Returning to the Genoa thread, Maggie and Jerry fly down to Silver Spring to interview Stump on the record. He again proves himself a crackpot when he shoos Maggie out of the room because he's only had Jerry investigated. Although he's said multiple times that sarin was used, when the camera begins to record, the general won't confirm that it was used. So Jerry runs to the edit bay to fudge the tape and change the general's story. Jerry assumes that this way he will have enough evidence to run it. But Charlie still hesitates. The team then gets a call from Lance Cpl. Herman Valenzuela who was otherwise thought to be dead. And as it turns out it was the wrong Herman Valenzuela, but they learn that too late.

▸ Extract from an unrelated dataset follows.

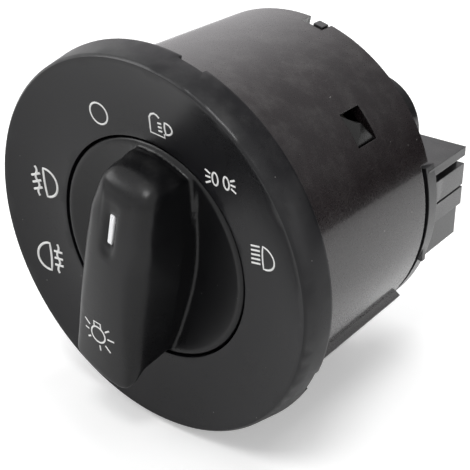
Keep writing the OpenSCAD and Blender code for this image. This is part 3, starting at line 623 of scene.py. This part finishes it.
def lampPoints(x, z, wide, high, side=1):
    # a lamp seen from the side: a full front and a slightly bowed back, side 1 bulges right
    front = ovalPoints(x, z, wide * side, high / 2, 0.0, 0.0, 180.0, 18)
    return front + [(x - 0.18 * side * math.sin(math.pi * k / 6), z - high / 2 + high * k / 6) for k in range(7)]


def makeSymbol(name, strokes, depthOf, body, bead="beadRadius"):
    bpy.ops.curve.primitive_nurbs_path_add()
    piece = bpy.context.object
    piece.name = name
    curve = piece.data
    curve.splines.clear()
    curve.dimensions = "3D"
    curve.bevel_depth = symbolLook[bead] * mm
    curve.bevel_resolution = 3
    curve.use_fill_caps = True
    for points in strokes:
        closed = math.dist(points[0], points[-1]) < 1e-6
        if closed:
            points = points[:-1]
        spline = curve.splines.new("POLY")
        spline.points.add(len(points) - 1)
        for point, (x, z) in zip(spline.points, points):
            point.co = (x * mm, (depthOf(x, z) + symbolLook["sink"]) * mm, z * mm, 1.0)
        spline.use_cyclic_u = closed
    pick(piece)
    bpy.ops.object.convert(target="MESH")
    piece = bpy.context.object
    applyPlace(piece)
    smoothByAngle(piece, 60)
    paint(piece, materials["print_white"])
    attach(piece, body)
    return piece


offPlace = (-9.5, 24.15)
makeSymbol("symbolOff", [ovalPoints(*offPlace, 2.0, 2.0)], faceDepth, "housing")

makeSymbol("symbolAutomatic", [
    [(5.0, 26.75), (4.5, 27.2), (3.9, 27.35), (3.2, 27.1), (2.7, 26.5), (2.55, 23.7), (5.75, 23.35), (5.72, 24.05)],
    barPoints(4.45, 25.75, 5.3, 25.75), barPoints(4.45, 25.05, 5.3, 25.05), barPoints(4.45, 24.35, 5.3, 24.35),
    shiftPoints(lampPoints(0, 0, 1.5, 2.15), 6.1, 25.1),
], faceDepth, "housing")

sideStrokes = []
for side in (-1, 1):
    cx = 17.6 + side * 1.25
    sideStrokes.append(ovalPoints(cx, 18.9, 0.62, 1.15))
    for dz, reach in ((0.85, 0.75), (0.0, 0.0), (-0.85, -0.75)):
        sideStrokes.append(barPoints(cx + side * 1.0, 18.9 + dz * 0.8, cx + side * 2.1, 18.9 + dz * 0.8 + reach * 0.7))
makeSymbol("symbolSideLights", sideStrokes, faceDepth, "housing")

lowStrokes = [shiftPoints(lampPoints(0, 0, 2.6, 4.3), 26.2, 7.6)]
for k in range(5):
    lowStrokes.append(barPoints(25.5, 9.4 - 0.82 * k, 23.5, 9.0 - 0.82 * k))
makeSymbol("symbolLowBeam", lowStrokes, faceDepth, "housing")


def fogStrokes(x, z, side):
    strokes = [shiftPoints(lampPoints(0, 0, 3.0, 6.0, side), x, z)]
    wave = x - side * 1.9
    strokes.append([(wave + 0.28 * math.sin(2 * math.pi * k / 8.0), z + 3.2 - 6.4 * k / 16) for k in range(17)])
    slope = -0.5 if side > 0 else 0.0
    for dz in (1.5, 0.0, -1.5):
        strokes.append(barPoints(wave + side * 0.95, z + dz + 0.25 * (side > 0), wave - side * 1.15, z + dz + slope))
    return strokes


makeSymbol("symbolFrontFog", fogStrokes(-26.4, 6.3, 1), faceDepth, "housing", "boldRadius")
makeSymbol("symbolRearFog", fogStrokes(-27.6, -10.2, -1), faceDepth, "housing", "boldRadius")

bulb = (-4.4, -14.1)
bulbStrokes = [
    ovalPoints(*bulb, 1.75, 1.75),
    shiftPoints([(-0.85, 1.5), (-0.85, 2.75), (0.85, 2.75), (0.85, 1.5)], *bulb, 4.0),
]
for angle, near, far in ((-52, 2.45, 4.1), (-82, 2.4, 3.4), (-118, 2.4, 3.3), (-180, 2.45, 3.6), (142, 2.45, 4.1),
                         (95, 2.4, 3.9), (58, 2.4, 3.7)):
    a = math.radians(angle)
    bulbStrokes.append(barPoints(bulb[0] + near * math.sin(a), bulb[1] + near * math.cos(a),
                                 bulb[0] + far * math.sin(a), bulb[1] + far * math.cos(a)))
makeSymbol("symbolBulb", bulbStrokes, gripDepth, "knob")
print("symbols laid")


# floor, light and camera

stageLook = {"floorHeight": cadBox[0][2], "floorSize": 3.0, "floorTone": 0.82, "cameraLift": 0.34}

bpy.ops.mesh.primitive_plane_add(size=stageLook["floorSize"], location=(0, 0, stageLook["floorHeight"] - 0.00002))
floor = bpy.context.object
floor.name = "paleFloor"
floorMaterial = bpy.data.materials.new("paleFloor")
floorMaterial.use_nodes = True
floorTree = floorMaterial.node_tree
floorShader = floorTree.nodes["Principled BSDF"]
floorShader.inputs["Base Color"].default_value = (*(stageLook["floorTone"],) * 3, 1.0)
floorShader.inputs["Roughness"].default_value = 0.6
floorShader.inputs["Specular IOR Level"].default_value = 0.2
path = floorTree.nodes.new("ShaderNodeLightPath")
lift = math2(floorTree, "MULTIPLY", path.outputs["Is Camera Ray"], stageLook["cameraLift"])
floorShader.inputs["Emission Color"].default_value = (1.0, 1.0, 1.0, 1.0)
floorTree.links.new(lift, floorShader.inputs["Emission Strength"])
paint(floor, floorMaterial)

# a card stands behind the object, dark at its foot and paler to the top left, for the glossy barrel to show
cardLook = {"left": -0.5, "right": 1.3, "depth": 0.33, "top": 0.95, "pale": 0.4, "palest": 0.6}
bpy.ops.mesh.primitive_plane_add(size=1.0)
card = bpy.context.object
card.name = "gradedCard"
bpy.ops.object.mode_set(mode="EDIT")
bpy.ops.transform.rotate(value=math.radians(90), orient_axis="X", center_override=(0.0, 0.0, 0.0))
bpy.ops.transform.resize(value=(cardLook["right"] - cardLook["left"], 1.0, cardLook["top"] - stageLook["floorHeight"]))
bpy.ops.transform.translate(value=((cardLook["left"] + cardLook["right"]) / 2, cardLook["depth"],
                                   (cardLook["top"] + stageLook["floorHeight"]) / 2))
bpy.ops.object.mode_set(mode="OBJECT")
cardMaterial = bpy.data.materials.new("gradedCard")
cardMaterial.use_nodes = True
cardTree = cardMaterial.node_tree
cardShader = cardTree.nodes["Principled BSDF"]
cardShader.inputs["Base Color"].default_value = (0.003, 0.003, 0.003, 1.0)
cardShader.inputs["Roughness"].default_value = 0.9
cardShader.inputs["Specular IOR Level"].default_value = 0.0
cardPlace = cardTree.nodes.new("ShaderNodeTexCoord")
cardAxes = cardTree.nodes.new("ShaderNodeSeparateXYZ")
cardTree.links.new(cardPlace.outputs["Object"], cardAxes.inputs["Vector"])
upper = math2(cardTree, "MULTIPLY", ramp(cardTree, cardAxes.outputs["Z"], 0.0, 0.33), cardLook["pale"])
leftward = math2(cardTree, "MULTIPLY", ramp(cardTree, math2(cardTree, "MULTIPLY", cardAxes.outputs["X"], -1.0), -0.1, 0.26),
                 cardLook["palest"])
cardShader.inputs["Emission Color"].default_value = (1.0, 0.98, 1.0, 1.0)
cardTree.links.new(math2(cardTree, "ADD", upper, leftward), cardShader.inputs["Emission Strength"])
paint(card, cardMaterial)
card.visible_camera = False
card.visible_diffuse = False
card.visible_shadow = False

world = bpy.data.worlds.new("studio")
bpy.context.scene.world = world
world.use_nodes = True
worldTree = world.node_tree
background = worldTree.nodes["Background"]
worldPath = worldTree.nodes.new("ShaderNodeLightPath")
seen = math2(worldTree, "MAXIMUM", worldPath.outputs["Is Camera Ray"],
             math2(worldTree, "MAXIMUM", worldPath.outputs["Is Glossy Ray"], worldPath.outputs["Is Transmission Ray"]))
strength = math2(worldTree, "ADD", math2(worldTree, "MULTIPLY", seen, 0.6), 0.4)
background.inputs["Color"].default_value = (1.0, 1.0, 1.0, 1.0)
worldTree.links.new(strength, background.inputs["Strength"])

lamps = {
    "keyLeft": {"at": (-0.55, -0.35, 0.55), "size": (0.45, 0.45), "power": 2.7},
    "overhead": {"at": (0.05, 0.25, 0.8), "size": (0.6, 0.4), "power": 3.6, "glossy": False},
    "sideRight": {"at": (0.75, 0.35, 0.2), "size": (0.4, 0.5), "power": 0.8},
    "frontTop": {"at": (0.13, -0.24, 0.68), "size": (0.2, 0.2), "power": 1.5},
}
for name, lamp in lamps.items():
    bpy.ops.object.light_add(type="AREA", location=lamp["at"])
    light = bpy.context.object
    light.name = name
    light.data.shape = "RECTANGLE"
    light.data.size, light.data.size_y = lamp["size"]
    light.data.energy = lamp["power"]
    light.visible_glossy = lamp.get("glossy", True)
    aim = Vector(lamp["at"]) - Vector((0.0, 0.015, 0.0))
    light.rotation_euler = aim.to_track_quat("Z", "Y").to_euler()

viewLook = {"azimuth": 36.266, "elevation": 32.079, "distance": 0.176649, "across": 0.027729, "upwards": -0.006784,
            "depth": -0.0062, "lens": 75.65, "shift": 0.1277}
az, el = math.radians(viewLook["azimuth"]), math.radians(viewLook["elevation"])
backward = Vector((math.sin(az) * math.cos(el), -math.cos(az) * math.cos(el), math.sin(el)))
sideways = Vector((math.cos(az), math.sin(az), 0.0))
upward = backward.cross(sideways)
place = sideways * viewLook["across"] + upward * viewLook["upwards"] + backward * viewLook["distance"]
place.y += viewLook["depth"]
bpy.ops.object.camera_add(location=place)
camera = bpy.context.object
camera.name = "photoView"
turn = Matrix((sideways, upward, backward)).transposed()
camera.rotation_euler = turn.to_euler()
camera.data.sensor_width = 36.0
camera.data.lens = viewLook["lens"]
camera.data.shift_x = -viewLook["shift"]
camera.data.shift_y = viewLook["shift"]
camera.data.clip_start = 0.01
bpy.context.scene.camera = camera
bpy.context.scene.view_settings.view_transform = "Standard"
print("stage set")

So the question becomes, what is Maggie testifying to before Rebecca Halliday? In Maggie's deposition, Rebecca tells her that two key words to her testimony are "it happened." But is she confirming that the general said, "It happened?" If you watch closely, he says this as she's still in the room. Or is she saying that Jerry did in fact fudge the tape? And more importantly, if Maggie is already back from Africa, and already drinking heavily, when does she go Cabbage Patch Kid? And what pushes her over the edge? Is it when she realizes Hallie and Jim are really cute on Skype, looks really great in cocktail attire and has the best hair this side of Kramer vs. Kramer? Only three episodes to go.